*** INFORMATION SUPPLIED ***
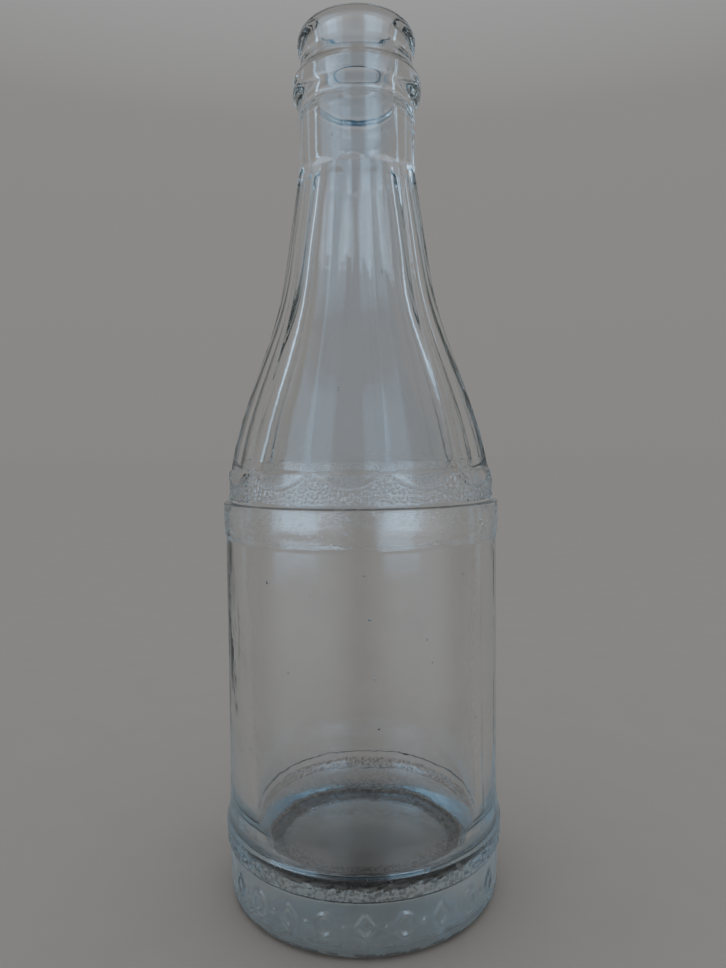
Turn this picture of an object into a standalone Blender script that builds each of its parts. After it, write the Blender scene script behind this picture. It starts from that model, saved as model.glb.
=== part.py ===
"""A moulded glass soda bottle with a crown finish, as one turned and fluted body of glass.

Metres, +Z up. The origin is the centre of the bearing ring that the bottle stands on.
The front is -Y. The whole bottle is one piece of glass: one blow of one mould.
"""

from math import cos, floor, pi, radians, sin

import bmesh
import bpy
from mathutils import Vector

MM = 0.001

# Turned outline, in millimetres: radii from the axis, heights from the bearing ring.
HEIGHT = 193.5
BODY_R = 30.75
STEPS_AROUND = 72

# Base
BEARING_IN_R = 22.4
FOOT_ROUND = 2.4
PUSH_UP = 1.9

# Heel: a plain low band, then a raised contact ring with a short bevel on top, which meets the
# next bottle in a crate.
HEEL_R = 30.8
HEEL_BAND_TOP_R, HEEL_BAND_TOP_Z = 31.2, 12.0
HEEL_RING_R = 31.75
HEEL_RING_LOW_Z, HEEL_RING_HIGH_Z = 12.9, 17.2
HEEL_EDGE_R, HEEL_EDGE_Z = 31.42, 17.7
HEEL_SLOPE_R, HEEL_SLOPE_Z = 31.08, 19.7
HEEL_RING_END_Z = 22.4

# Upper contact ring, and the stippled band that is set back above it.
RING_R = 31.15
RING_END_Z, RING_LOW_Z, RING_HIGH_Z = 80.5, 84.4, 88.0
LEDGE_Z = 88.7
BAND_LOW_R, BAND_R = 30.1, 29.6
BAND_TOP_Z, BREAK_Z = 95.2, 96.0

# Shoulder: a straight taper up to the neck, with a half-cosine swell on its lower part.
SHOULDER_TOP_Z = 163.5
NECK_R = 13.0
TAPER = 0.153
SWELL, SWELL_END_Z = 6.0, 139.0

# Flutes: scoops side by side, with a sharp ridge between each two.
FLUTES = 12
RIDGE_DEG = 10.0
FLUTE_LOW_Z, FLUTE_HIGH_Z = 92.9, 162.4
FLUTE_DEPTH_LOW, FLUTE_DEPTH_HIGH = 0.95, 0.6
FLUTE_LOW_END, FLUTE_HIGH_END = 5.0, 1.6

# Crown finish: collar, lower bead, plain neck, locking lip, sealing land and bore.
COLLAR_TOP_Z = 176.2
BEAD_Z, BEAD_REACH, BEAD_ROOT_R, BEAD_R = 180.2, 4.7, 12.75, 14.4
LIP_ROOT_R, LIP_R, LIP_LOW_Z = 12.6, 13.25, 187.0
LIP_ROUND, LIP_TALL = 2.65, 3.4
LAND_IN_R = 9.4
BORE_R = 8.5

# Cavity
WALL = 4.4
CAVITY_R = BODY_R - WALL
FLOOR_Z, FLOOR_CROWN, FLOOR_ROUND = 11.0, 0.8, 7.0


def arc(centre_r, centre_z, radius, start_deg, end_deg, steps, height=None):
    """Points of an arc in the outline's plane, from start to end, 0 degrees pointing outwards.

    With a height of its own it is part of an ellipse."""
    turns = [radians(start_deg + (end_deg - start_deg) * i / steps) for i in range(steps + 1)]
    height = radius if height is None else height
    return [(centre_r + radius * cos(a), centre_z + height * sin(a)) for a in turns]


def spread(low, high, steps):
    """Evenly spaced values from low to high, both included."""
    return [low + (high - low) * i / steps for i in range(steps + 1)]


def shoulder_r(z):
    """Radius of the ridges between the flutes at this height."""
    share = min(max((z - BAND_TOP_Z) / (SWELL_END_Z - BAND_TOP_Z), 0), 1)
    swell = SWELL * (1 + cos(pi * share)) / 2
    return NECK_R + TAPER * (SHOULDER_TOP_Z - z) + swell


def cavity_r(z):
    """Radius of the hollow at this height: the body's bore, then the shoulder less the wall."""
    return max(min(CAVITY_R, shoulder_r(z) - WALL), BORE_R)


def base_and_heel():
    push_up = [(r, PUSH_UP * (1 - (r / BEARING_IN_R) ** 2)) for r in spread(0, BEARING_IN_R, 5)]
    foot = arc(HEEL_R - FOOT_ROUND, FOOT_ROUND, FOOT_ROUND, -90, 0, 4)
    return push_up + foot + [
        (HEEL_BAND_TOP_R, HEEL_BAND_TOP_Z),
        (HEEL_RING_R - 0.1, HEEL_RING_LOW_Z),
        (HEEL_RING_R, (HEEL_RING_LOW_Z + HEEL_RING_HIGH_Z) / 2),
        (HEEL_RING_R - 0.03, HEEL_RING_HIGH_Z),
        (HEEL_EDGE_R, HEEL_EDGE_Z),
        (HEEL_SLOPE_R, HEEL_SLOPE_Z),
        (BODY_R, HEEL_RING_END_Z),
    ]


def rings_and_band():
    return [
        (BODY_R, RING_END_Z),
        (RING_R, RING_LOW_Z),
        (RING_R, RING_HIGH_Z),
        (RING_R - 0.25, LEDGE_Z),
        (BAND_LOW_R, LEDGE_Z + 0.1),
        (BAND_R + 0.15, LEDGE_Z + 1.0),
    ] + [(BAND_R, z) for z in spread(FLUTE_LOW_Z, BREAK_Z - 0.5, 3)]


def shoulder():
    lower_end = spread(BREAK_Z, FLUTE_LOW_Z + FLUTE_LOW_END, 2)
    upper_end = spread(FLUTE_HIGH_Z - FLUTE_HIGH_END, FLUTE_HIGH_Z, 2)
    between = spread(lower_end[-1], upper_end[0], 13)[1:-1]
    return [(shoulder_r(z), z) for z in lower_end + between + upper_end]


def bead_r(share):
    """Radius of the round bead, from its lower root (-1) past its crown (0) to its upper root (1)."""
    return BEAD_ROOT_R + (BEAD_R - BEAD_ROOT_R) * sin(pi / 2 * cos(pi / 2 * share) ** 2)


def crown_finish():
    shares = (-0.85, -0.65, -0.45, -0.22, 0, 0.22, 0.45, 0.65, 0.85)
    bead = [(bead_r(share), BEAD_Z + BEAD_REACH * share) for share in shares]
    lip = arc(LIP_R - LIP_ROUND, HEIGHT - LIP_TALL, LIP_ROUND, -20, 90, 6, LIP_TALL)
    mouth = arc(LAND_IN_R, HEIGHT - (LAND_IN_R - BORE_R), LAND_IN_R - BORE_R, 90, 180, 3)
    return (
        [(NECK_R, SHOULDER_TOP_Z), (NECK_R, COLLAR_TOP_Z)]
        + bead
        + [(LIP_ROOT_R, LIP_LOW_Z)]
        + lip
        + mouth
    )


def cavity():
    tapered = [(cavity_r(z), z) for z in reversed(spread(BAND_TOP_Z - 6, SHOULDER_TOP_Z, 13))]
    heel = arc(CAVITY_R - FLOOR_ROUND, FLOOR_Z + FLOOR_ROUND, FLOOR_ROUND, 0, -90, 5)
    floor_r = CAVITY_R - FLOOR_ROUND
    floor = [(r, FLOOR_Z + FLOOR_CROWN * (1 - (r / floor_r) ** 2)) for r in (12, 6, 0)]
    return tapered + heel + floor


def turned(outline, start_deg):
    """A closed mesh turned about Z from an outline whose two ends lie on the axis."""
    mesh = bmesh.new()
    turn = radians(start_deg)
    points = [mesh.verts.new((r * cos(turn) * MM, r * sin(turn) * MM, z * MM)) for r, z in outline]
    edges = [mesh.edges.new(pair) for pair in zip(points, points[1:])]
    bmesh.ops.spin(
        mesh, geom=points + edges, cent=(0, 0, 0), axis=(0, 0, 1), angle=2 * pi,
        steps=STEPS_AROUND, use_merge=True,
    )
    bmesh.ops.remove_doubles(mesh, verts=mesh.verts, dist=1e-7)
    bmesh.ops.recalc_face_normals(mesh, faces=mesh.faces)
    return mesh


def flute_depth(z, angle):
    """How far a flute is scooped below its ridges, at this height and angle, running out in round ends."""
    share = (angle - radians(RIDGE_DEG)) / (2 * pi / FLUTES)
    across = 2 * (share - floor(share)) - 1
    along = (z - FLUTE_LOW_Z) / (FLUTE_HIGH_Z - FLUTE_LOW_Z)
    full = FLUTE_DEPTH_LOW + (FLUTE_DEPTH_HIGH - FLUTE_DEPTH_LOW) * along
    from_low, from_high = (z - FLUTE_LOW_Z) / FLUTE_LOW_END, (FLUTE_HIGH_Z - z) / FLUTE_HIGH_END
    lost = 1 - min(max(min(from_low, from_high), 0), 1)
    return full * max(1 - across**2 - lost, 0)


def cut_flutes(mesh):
    """Moves the shoulder's outer points inwards, square to the axis, by the flutes' depth."""
    for point in mesh.verts:
        radius = point.co.xy.length / MM
        z = point.co.z / MM
        if not FLUTE_LOW_Z < z < FLUTE_HIGH_Z or radius < cavity_r(z) + WALL / 2:
            continue
        angle = Vector((1, 0)).angle_signed(point.co.xy) * -1
        point.co.xy *= 1 - flute_depth(z, angle) / radius


def glass():
    material = bpy.data.materials.new("clear_glass")
    material.use_nodes = True
    shader = material.node_tree.nodes["Principled BSDF"]
    shader.inputs["Base Color"].default_value = (0.86, 0.94, 0.93, 1)
    shader.inputs["Roughness"].default_value = 0.03
    shader.inputs["Metallic"].default_value = 0
    shader.inputs["IOR"].default_value = 1.52
    shader.inputs["Transmission Weight"].default_value = 1
    return material


def make_bottle():
    outline = base_and_heel() + rings_and_band() + shoulder() + crown_finish() + cavity()
    mesh = turned(outline, RIDGE_DEG)
    cut_flutes(mesh)
    data = bpy.data.meshes.new("glass_bottle")
    mesh.to_mesh(data)
    mesh.free()
    data.shade_smooth()
    data.set_sharp_from_angle(angle=radians(35))
    data.materials.append(glass())
    bottle = bpy.data.objects.new("glass_bottle", data)
    bpy.context.scene.collection.objects.link(bottle)
    return bottle


def main():
    for old in list(bpy.data.objects):
        bpy.data.objects.remove(old, do_unlink=True)
    make_bottle()


main()
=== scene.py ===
"""Looks for the glass soda bottle: one detailed body of moulded glass on a pale studio floor."""

from math import cos, pi, radians, sin

import bpy
import numpy as np
from mathutils import Matrix, Vector


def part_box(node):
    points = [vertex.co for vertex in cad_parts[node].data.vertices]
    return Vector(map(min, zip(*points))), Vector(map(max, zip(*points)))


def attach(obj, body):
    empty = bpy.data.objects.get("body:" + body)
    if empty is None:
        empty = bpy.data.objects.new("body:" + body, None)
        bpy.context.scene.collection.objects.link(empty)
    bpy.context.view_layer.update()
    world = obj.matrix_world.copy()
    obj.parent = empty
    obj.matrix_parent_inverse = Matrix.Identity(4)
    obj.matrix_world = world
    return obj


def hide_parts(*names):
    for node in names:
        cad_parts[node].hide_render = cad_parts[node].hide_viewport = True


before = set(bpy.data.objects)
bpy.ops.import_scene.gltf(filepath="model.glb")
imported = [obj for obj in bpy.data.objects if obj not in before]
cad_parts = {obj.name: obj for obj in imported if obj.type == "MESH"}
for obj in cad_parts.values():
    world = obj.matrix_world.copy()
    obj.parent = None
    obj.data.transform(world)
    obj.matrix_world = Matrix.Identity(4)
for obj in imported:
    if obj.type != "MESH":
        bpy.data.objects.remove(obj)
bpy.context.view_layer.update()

MM = 0.001
NODE = "glass_bottle"

# The bottle's own sizes, in millimetres, as in the CAD. Names in R are distances from the axis, and
# names in Z are heights from the foot. The whole height comes from the frame.
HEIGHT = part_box(NODE)[1].z / MM
BODY_R = 30.75
# The base, the heel's band, the rubbed ring above it, and the slope from that down to the body.
BEARING_IN_R, FOOT_ROUND, PUSH_UP = 22.4, 2.4, 1.9
HEEL_R = 30.8
HEEL_BAND_TOP_R, HEEL_BAND_TOP_Z = 31.2, 12.0
HEEL_RING_R, HEEL_RING_LOW_Z, HEEL_RING_WIDE_Z = 31.7, 12.9, 15.4
HEEL_RING_HIGH_Z, HEEL_RING_END_Z = 17.2, 22.4
HEEL_EDGE_R, HEEL_EDGE_Z, HEEL_SLOPE_R, HEEL_SLOPE_Z = 31.38, 17.7, 31.08, 19.7
# The ring at the top of the body, the ledge above it, and the stippled band up to the shoulder's break.
RING_R, RING_END_Z, RING_LOW_Z = 31.15, 80.5, 84.4
LEDGE_Z = 88.7
BAND_LOW_R, BAND_R, BAND_TOP_Z, BREAK_Z = 30.1, 29.6, 95.2, 96.0
# The shoulder widens evenly from the neck down, and swells further out below SWELL_END_Z.
SHOULDER_TOP_Z, NECK_R, TAPER, SWELL, SWELL_END_Z = 163.5, 13.0, 0.153, 6.0, 139.0
# The flutes: how many, one ridge's angle, their ends' heights, how deep, and how long the ends run out.
FLUTES, RIDGE_DEG = 12, 10.0
FLUTE_LOW_Z, FLUTE_HIGH_Z = 92.9, 162.4
FLUTE_DEPTH_LOW, FLUTE_DEPTH_HIGH = 0.95, 0.6
FLUTE_LOW_END, FLUTE_HIGH_END = 5.0, 1.6
ARCH_LOW_Z, ARCH_RISE = FLUTE_LOW_Z, 3.2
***
PROBLEM:
Give again, word for word, the lines starting at the line that has "mesh.free()" and ending at the line that has "# names in Z", with both of those lines included and nothing else.

WRITTEN SOLUTION:
    mesh.free()
    data.shade_smooth()
    data.set_sharp_from_angle(angle=radians(35))
    data.materials.append(glass())
    bottle = bpy.data.objects.new("glass_bottle", data)
    bpy.context.scene.collection.objects.link(bottle)
    return bottle


def main():
    for old in list(bpy.data.objects):
        bpy.data.objects.remove(old, do_unlink=True)
    make_bottle()


main()
=== scene.py ===
"""Looks for the glass soda bottle: one detailed body of moulded glass on a pale studio floor."""

from math import cos, pi, radians, sin

import bpy
import numpy as np
from mathutils import Matrix, Vector


def part_box(node):
    points = [vertex.co for vertex in cad_parts[node].data.vertices]
    return Vector(map(min, zip(*points))), Vector(map(max, zip(*points)))


def attach(obj, body):
    empty = bpy.data.objects.get("body:" + body)
    if empty is None:
        empty = bpy.data.objects.new("body:" + body, None)
        bpy.context.scene.collection.objects.link(empty)
    bpy.context.view_layer.update()
    world = obj.matrix_world.copy()
    obj.parent = empty
    obj.matrix_parent_inverse = Matrix.Identity(4)
    obj.matrix_world = world
    return obj


def hide_parts(*names):
    for node in names:
        cad_parts[node].hide_render = cad_parts[node].hide_viewport = True


before = set(bpy.data.objects)
bpy.ops.import_scene.gltf(filepath="model.glb")
imported = [obj for obj in bpy.data.objects if obj not in before]
cad_parts = {obj.name: obj for obj in imported if obj.type == "MESH"}
for obj in cad_parts.values():
    world = obj.matrix_world.copy()
    obj.parent = None
    obj.data.transform(world)
    obj.matrix_world = Matrix.Identity(4)
for obj in imported:
    if obj.type != "MESH":
        bpy.data.objects.remove(obj)
bpy.context.view_layer.update()

MM = 0.001
NODE = "glass_bottle"

# The bottle's own sizes, in millimetres, as in the CAD. Names in R are distances from the axis, and
# names in Z are heights from the foot. The whole height comes from the frame.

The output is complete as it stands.